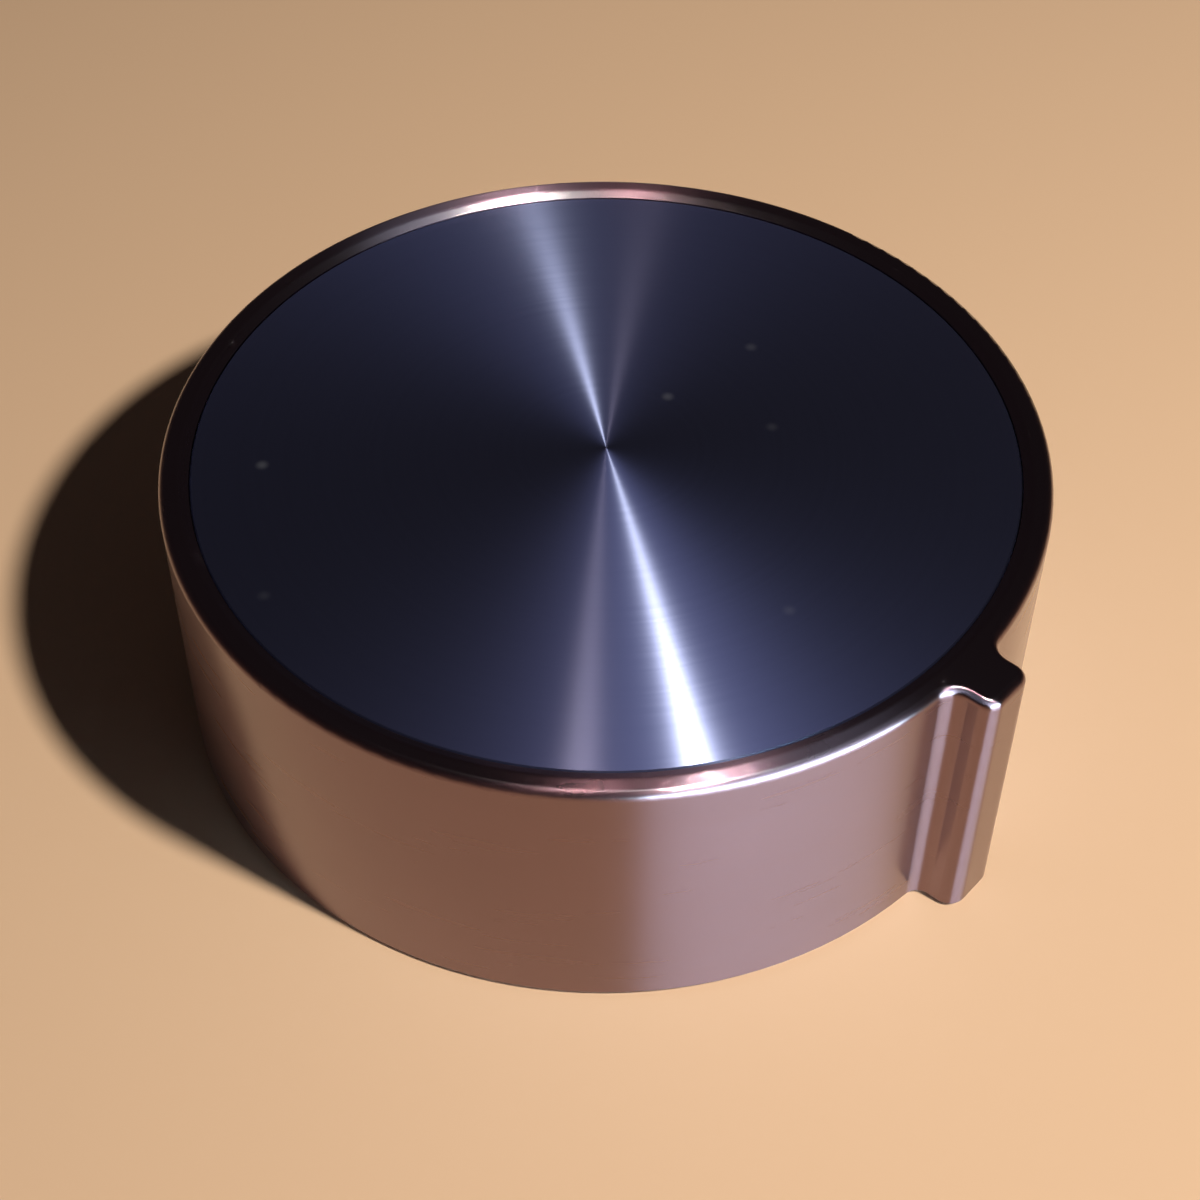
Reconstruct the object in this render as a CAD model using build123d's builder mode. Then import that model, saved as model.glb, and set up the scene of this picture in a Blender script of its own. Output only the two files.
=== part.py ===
"""Oven control knob: a plated drum with a pointer rib, a spun metal disc set in its top, and a
black hub moulding that snaps inside and grips a D-shaped shaft with a spring clip.

The origin is on the shaft's axis in the plane of the base rim. +Z runs out of the panel towards
the user, and the pointer faces -Y. Lengths are in millimetres and angles in degrees.
"""

import os

from build123d import *

# Drum: the plated shell's outside
drum_radius = 22.5        # at the lip
knob_height = 15.5        # base rim to the crest of the lip
wall_draft = 0.5          # the outer wall widens towards the base by this angle
lip_width = 1.5           # from the drum's outside in to the recess for the disc
lip_edge = 0.45           # rounds the lip's outer edge
lip_bevel = 0.5           # width of the slope from the lip's crest in and down to the disc
lip_crown = 0.5           # rounds the edge between the crest and the slope
rim_break = 0.2           # chamfer round the foot of the wall

# Pointer rib on the side of the drum, as high as the drum; its sizes are those at the lip
pointer_stand = 2.2       # from the drum's wall to the nose
pointer_width = 3.2
pointer_corner = 0.8      # rounds the nose's upright corners
pointer_root = 1.0        # hollow fillet where the rib leaves the drum
pointer_wall = 1.0        # left round the groove that cores the rib out

# Spun disc and the die-cut adhesive sheet under it
disc_depth = 0.25         # crest of the lip down to the face of the disc
disc_thickness = 0.8
disc_clearance = 0.05     # round the disc's edge
disc_break = 0.08         # chamfer round the disc's face
adhesive_thickness = 0.15
adhesive_margin = 1.2     # from the disc's edge in to the edge of the adhesive

# Shell's inside
shell_wall = 1.8
deck_thickness = 1.5
key_width = 2.0           # two keys on the X axis drive the hub moulding
key_depth = 1.0
catch_width = 5.0         # four catches in the wall take the snap hooks
catch_height = 1.8
catch_depth = 0.7
catch_base = 2.6          # base rim to the lower edge of a catch
hook_angle = 60.0         # X axis to the nearest hook and its catch, in all four quarters

# Hub moulding: a cup that seats under the shell's deck
core_clearance = 0.12     # round the cup, its keyways and its hooks
core_base = 0.8           # base rim up to the edge of the cup
skirt_wall = 1.3
plate_thickness = 1.4
hub_radius = 5.6
hub_break = 0.4           # chamfer round the hub's mouth
rib_count = 6
rib_angle = 30.0          # X axis to the first rib
rib_width = 1.2
rib_base = 2.2            # base rim up to the edge of the ribs
rib_fillet = 0.8          # where the ribs meet the hub
hook_width = 4.2
hook_reach = 0.45         # how far a barb stands out of the skirt
hook_slot = 0.8           # slots that free a hook's sides
hook_root = 3.0           # plate down to the ends of the slots

# Socket for a 6 mm shaft with a flat on it
shaft_radius = 3.0
shaft_flat = 1.6          # shaft's axis to its flat, which faces +Y
socket_clearance = 0.05
lead_clearance = 0.3      # round the shaft in the lead-in
lead_length = 4.0
lead_chamfer = 0.3

# Spring clip: a folded strip in a pocket behind the flat
clip_thickness = 0.3
clip_width = 4.0
clip_fold = 0.25          # inside radius of the fold
clip_bite = 0.15          # how far the bow stands past the flat when no shaft is in
clip_clearance = 0.05     # round the clip in its pocket
clip_margin = 0.3         # kept clear above and below the clip

# Sizes that follow from the ones above
pointer_reach = drum_radius + pointer_stand
recess_radius = drum_radius - lip_width
disc_base = knob_height - disc_depth - disc_thickness
recess_floor = disc_base - adhesive_thickness
disc_radius = recess_radius - disc_clearance
deck_underside = recess_floor - deck_thickness
cavity_radius = drum_radius - shell_wall
core_radius = cavity_radius - core_clearance
skirt_radius = core_radius - skirt_wall
plate_underside = deck_underside - plate_thickness
socket_radius = shaft_radius + socket_clearance
socket_flat = shaft_flat + socket_clearance
clip_back = socket_flat + 2 * (clip_fold + clip_thickness)
pocket_back = clip_back + clip_clearance
hook_starts = (hook_angle, 180 - hook_angle)

# Outer shell: drum, lip and pointer in one plated moulding
with BuildPart() as outer_shell:
    with BuildSketch() as outline:
        Circle(drum_radius)
        with Locations((0, -pointer_reach / 2)):
            Rectangle(pointer_width, pointer_reach)
        fillet(outline.vertices().group_by(Axis.Y)[1], pointer_root)
        fillet(outline.vertices().group_by(Axis.Y)[0], pointer_corner)
    extrude(amount=knob_height)
    walls = outer_shell.faces().filter_by(Axis.Z, reverse=True)
    draft(walls, Plane.XY.offset(knob_height), wall_draft)
    fillet(outer_shell.faces().sort_by(Axis.Z)[-1].outer_wire().edges(), lip_edge)
    chamfer(outer_shell.faces().sort_by(Axis.Z)[0].outer_wire().edges(), rim_break)

    # recess for the disc, and the slope that leads down to its face
    with BuildSketch(Plane.XY.offset(recess_floor)):
        Circle(recess_radius)
    extrude(amount=knob_height - recess_floor, mode=Mode.SUBTRACT)
    crest = outer_shell.faces().sort_by(Axis.Z)[-1]
    chamfer(crest.inner_wires()[0].edges(), lip_bevel, disc_depth, reference=crest)
    fillet(outer_shell.faces().sort_by(Axis.Z)[-1].inner_wires()[0].edges(), lip_crown)

    # cavity, less the drive keys, with the groove that cores out the pointer
    groove_reach = pointer_reach - pointer_wall
    with BuildSketch():
        Circle(cavity_radius)
        with PolarLocations(cavity_radius, 2):
            Rectangle(2 * key_depth, key_width, mode=Mode.SUBTRACT)
        with Locations((0, -groove_reach / 2)):
            Rectangle(pointer_width - 2 * pointer_wall, groove_reach)
    extrude(amount=deck_underside, mode=Mode.SUBTRACT)

    # catches for the hooks
    with BuildSketch(Plane.XY.offset(catch_base)):
        for start in hook_starts:
            with PolarLocations(cavity_radius, 2, start_angle=start):
                Rectangle(2 * catch_depth, catch_width)
    extrude(amount=catch_height, mode=Mode.SUBTRACT)

# Top disc: spun sheet, with its face's edge broken
with BuildPart() as top_disc:
    with BuildSketch(Plane.XY.offset(disc_base)):
        Circle(disc_radius)
    extrude(amount=disc_thickness)
    chamfer(top_disc.faces().sort_by(Axis.Z)[-1].edges(), disc_break)

# Adhesive sheet between the disc and the shell's deck
with BuildPart() as disc_adhesive:
    with BuildSketch(Plane.XY.offset(recess_floor)):
        Circle(disc_radius - adhesive_margin)
    extrude(amount=adhesive_thickness)

# A hook's barb, drawn across the X axis: flat on top to hold, ramped below to go in
with BuildPart() as barb:
    barb_base = catch_base + core_clearance
    barb_top = catch_base + catch_height - core_clearance
    barb_root = core_radius - skirt_wall / 2
    barb_nose = core_radius + hook_reach
    with BuildSketch(Plane.XZ):
        with BuildLine():
            Polyline(
                (barb_root, barb_top),
                (barb_nose, barb_top),
                (barb_nose, (barb_base + 2 * barb_top) / 3),
                (core_radius, barb_base),
                (barb_root, barb_base),
                close=True,
            )
        make_face()
    extrude(amount=hook_width / 2, both=True)

# Hub core: cup, ribs, hub and hooks in one black moulding
with BuildPart() as hub_core:
    # cup with keyways
    with BuildSketch(Plane.XY.offset(core_base)):
        Circle(core_radius)
        with PolarLocations(cavity_radius, 2):
            keyway_depth = key_depth + core_clearance
            keyway_width = key_width + 2 * core_clearance
            Rectangle(2 * keyway_depth, keyway_width, mode=Mode.SUBTRACT)
    extrude(amount=deck_underside - core_base)
    with BuildSketch(Plane.XY.offset(core_base)):
        Circle(skirt_radius)
    extrude(amount=plate_underside - core_base, mode=Mode.SUBTRACT)

    # ribs from the hub to the skirt, then the hub
    with BuildSketch(Plane.XY.offset(rib_base)) as ribs:
        Circle(hub_radius)
        with PolarLocations(skirt_radius / 2, rib_count, start_angle=rib_angle):
            Rectangle(skirt_radius + skirt_wall / 2, rib_width)
        fillet(ribs.vertices().sort_by_distance((0, 0))[: 2 * rib_count], rib_fillet)
    extrude(amount=plate_underside - rib_base)
    with BuildSketch():
        Circle(hub_radius)
    extrude(amount=plate_underside)
    chamfer(hub_core.faces().sort_by(Axis.Z)[0].edges(), hub_break)

    # slots that free the hooks, then the barbs
    with BuildSketch(Plane.XY.offset(core_base)):
        for start in hook_starts:
            with PolarLocations(core_radius, 2, start_angle=start):
                Rectangle(3 * skirt_wall, hook_width + 2 * hook_slot)
                Rectangle(3 * skirt_wall, hook_width, mode=Mode.SUBTRACT)
    extrude(amount=plate_underside - hook_root - core_base, mode=Mode.SUBTRACT)
    for start in hook_starts:
        with PolarLocations(0, 2, start_angle=start):
            add(barb.part)

    # socket: chamfered round lead-in, then the D, then the pocket for the clip
    with BuildSketch():
        Circle(shaft_radius + lead_clearance)
    extrude(amount=lead_length, mode=Mode.SUBTRACT)
    mouth = hub_core.faces().sort_by(Axis.Z)[0].inner_wires()[0]
    chamfer(mouth.edges(), lead_chamfer)
    with BuildSketch(Plane.XY.offset(lead_length)):
        Circle(socket_radius)
        with Locations((0, socket_flat + socket_radius)):
            Rectangle(2 * socket_radius, 2 * socket_radius, mode=Mode.SUBTRACT)
    extrude(amount=plate_underside - lead_length, mode=Mode.SUBTRACT)
    with BuildSketch():
        with Locations((0, (socket_flat + pocket_back) / 2)):
            Rectangle(clip_width + 2 * clip_clearance, pocket_back - socket_flat)
    extrude(amount=plate_underside, mode=Mode.SUBTRACT)

# Spring clip: a strip folded at its lower end, with a bow that presses on the shaft's flat
with BuildPart() as shaft_spring:
    clip_low = lead_length + clip_margin + clip_fold + clip_thickness
    clip_high = plate_underside - clip_margin
    with BuildLine(Plane.YZ.offset(clip_width / 2)):
        Line((clip_back, clip_high), (clip_back, clip_low))
        ThreePointArc(
            (clip_back, clip_low),
            ((clip_back + socket_flat) / 2, clip_low - clip_fold - clip_thickness),
            (socket_flat, clip_low),
        )
        ThreePointArc(
            (socket_flat, clip_low),
            (socket_flat - clip_bite, (clip_low + clip_high) / 2),
            (socket_flat, clip_high),
        )
    make_brake_formed(clip_thickness, clip_width, side=Side.RIGHT)

outer_shell.part.label = "outer_shell"
top_disc.part.label = "top_disc"
disc_adhesive.part.label = "disc_adhesive"
hub_core.part.label = "hub_core"
shaft_spring.part.label = "shaft_spring"

os.makedirs("parts", exist_ok=True)
export_step(outer_shell.part, "parts/outer_shell.step")
export_step(top_disc.part, "parts/top_disc.step")
export_step(disc_adhesive.part, "parts/disc_adhesive.step")
export_step(hub_core.part, "parts/hub_core.step")
export_step(shaft_spring.part, "parts/shaft_spring.step")
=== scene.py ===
"""Looks of the oven control knob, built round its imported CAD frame. Lengths are in metres.

The camera stands in front of the drum, to the left of the pointer, and looks down on it. The
scene's directions are given from there: "right" and "away" lie in the floor, "up" is +Z.
"""

import math

import bpy
from mathutils import Matrix, Vector


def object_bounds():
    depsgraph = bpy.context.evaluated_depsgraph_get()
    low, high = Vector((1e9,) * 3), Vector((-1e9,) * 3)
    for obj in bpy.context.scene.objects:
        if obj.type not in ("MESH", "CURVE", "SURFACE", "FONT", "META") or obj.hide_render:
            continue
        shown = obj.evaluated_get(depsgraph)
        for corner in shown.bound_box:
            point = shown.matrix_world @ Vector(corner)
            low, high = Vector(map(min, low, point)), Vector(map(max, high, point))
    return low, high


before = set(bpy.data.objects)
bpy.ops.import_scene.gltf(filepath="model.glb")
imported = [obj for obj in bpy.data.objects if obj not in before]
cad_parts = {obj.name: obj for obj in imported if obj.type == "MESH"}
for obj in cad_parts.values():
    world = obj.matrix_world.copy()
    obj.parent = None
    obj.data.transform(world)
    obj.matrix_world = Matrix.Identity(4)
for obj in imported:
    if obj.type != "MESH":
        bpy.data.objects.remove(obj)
cad_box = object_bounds()

# Camera: angles are in degrees, the lens and the sensor in millimetres
CAMERA_AZIMUTH = 49.0          # from the pointer to the camera, clockwise from above
CAMERA_ELEVATION = 42.83
CAMERA_RADII = 4.796           # from the lip's crest to the camera, in radii of the base rim
CAMERA_ROLL = 0.377
CAMERA_CLIP = (0.005, 10.0)    # the nearest and the farthest that it sees
AIM_HEIGHT = 0.2521            # where the lens points, as a share of the knob's height
AIM_SIDE = -0.01157            # and to the right of the axis, in radii of the base rim
LENS = 64.16
SENSOR = 36.0

# Lights: direction (right, away, up), distance, diameter, power in watts, colour, whether matt and
# glossy surfaces take light from it, and the one node that it lights, or None where it lights all.
# The lamps draw the two lines on the disc, the window casts the shadow, the fill comes from below
# for the underside, and the card brightens the front of the wall.
LIGHTS = {
    "lamp": ((0.166, 0.03, 0.985), 0.30, 0.006, 0.45, (1.0, 1.0, 1.0), False, True, None),
    "second_lamp": ((-0.04, 0.0, 0.999), 0.30, 0.018, 0.057, (1.0, 0.82, 0.80), False, True, None),
    "window": ((0.516, -0.370, 0.773), 0.30, 0.025, 1.10, (1.0, 0.93, 0.86), True, False, None),
    "fill": ((0.20, -0.50, -0.84), 0.60, 0.60, 8.0, (1.0, 0.97, 0.94), True, True, None),
    "card": ((0.600, -0.798, 0.05), 0.50, 0.55, 16.0, (0.62, 1.0, 1.20), False, True, "outer_shell"),
}
WORLD_COLOUR = (0.021, 0.018, 0.020)

# Sizes of the shell that its finish follows
DRUM_RADIUS = 0.0225
LIP_EDGE = 0.00045             # outer round of the lip
WALL_START = 0.00025           # height where the wall starts, above the chamfer of the base rim
POINTER_REACH = 0.003          # how far the pointer's root fillets reach to each side

# Grooves round the shaft's axis: how far the anisotropy is turned, as a share of a full turn, so
# that light spreads across them
ACROSS_GROOVES = 0.25

# The disc's sheen, as lobes: share that it takes from the lobes before it, outward lean, turn of the
# lean round the shaft's axis in degrees, roughness, anisotropy and the two colours of the rings
DISC_LOBES = (
    (1.00, 0.20, 0.0, 0.205, 0.98, (0.135, 0.148, 0.215), (0.185, 0.198, 0.280)),
    (0.26, -0.33, 3.3, 0.220, 0.95, (0.133, 0.147, 0.225), (0.175, 0.188, 0.275)),
    (0.40, 0.12, 0.0, 0.500, 0.68, (0.112, 0.127, 0.290), (0.123, 0.140, 0.318)),
)
LOBE_SPREAD = 0.01             # how far the rings vary a lobe's roughness to each side
FILM = 0.05                    # share of the plain film over the disc's metal
FILM_COLOUR = (0.05, 0.048, 0.052)

# Dust on the disc: share of the drum's radius, degrees from the camera's side round to its right,
# and share of grey at the middle of the speck
DUST = (
    (0.771, -85, 0.09),
    (0.224, 141, 0.08),
    (0.490, 136, 0.05),
    (0.384, 101, 0.03),
    (0.628, 38, 0.04),
    (0.856, -57, 0.025),
)
DUST_RADIUS = 0.00045
DUST_COLOUR = (0.36, 0.38, 0.42)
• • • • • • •
- [PROBLEM TO SOLVE] Extract the first line above and each line after it up to and including the one with "black hub moulding", please, exactly and with nothing else.

- [REPLY]
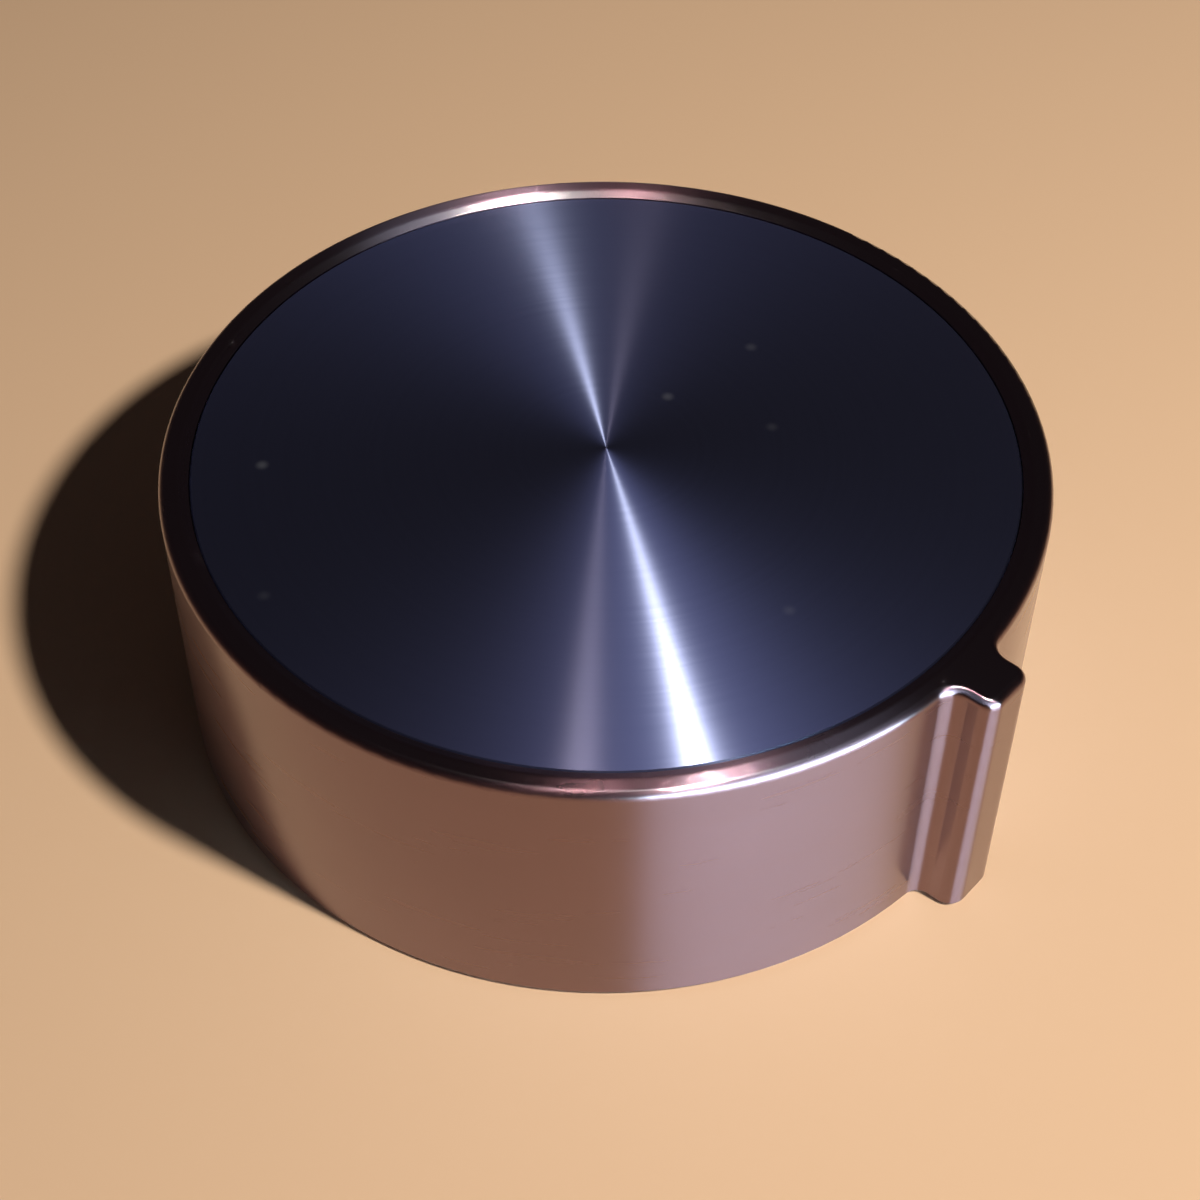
Reconstruct the object in this render as a CAD model using build123d's builder mode. Then import that model, saved as model.glb, and set up the scene of this picture in a Blender script of its own. Output only the two files.
=== part.py ===
"""Oven control knob: a plated drum with a pointer rib, a spun metal disc set in its top, and a
black hub moulding that snaps inside and grips a D-shaped shaft with a spring clip.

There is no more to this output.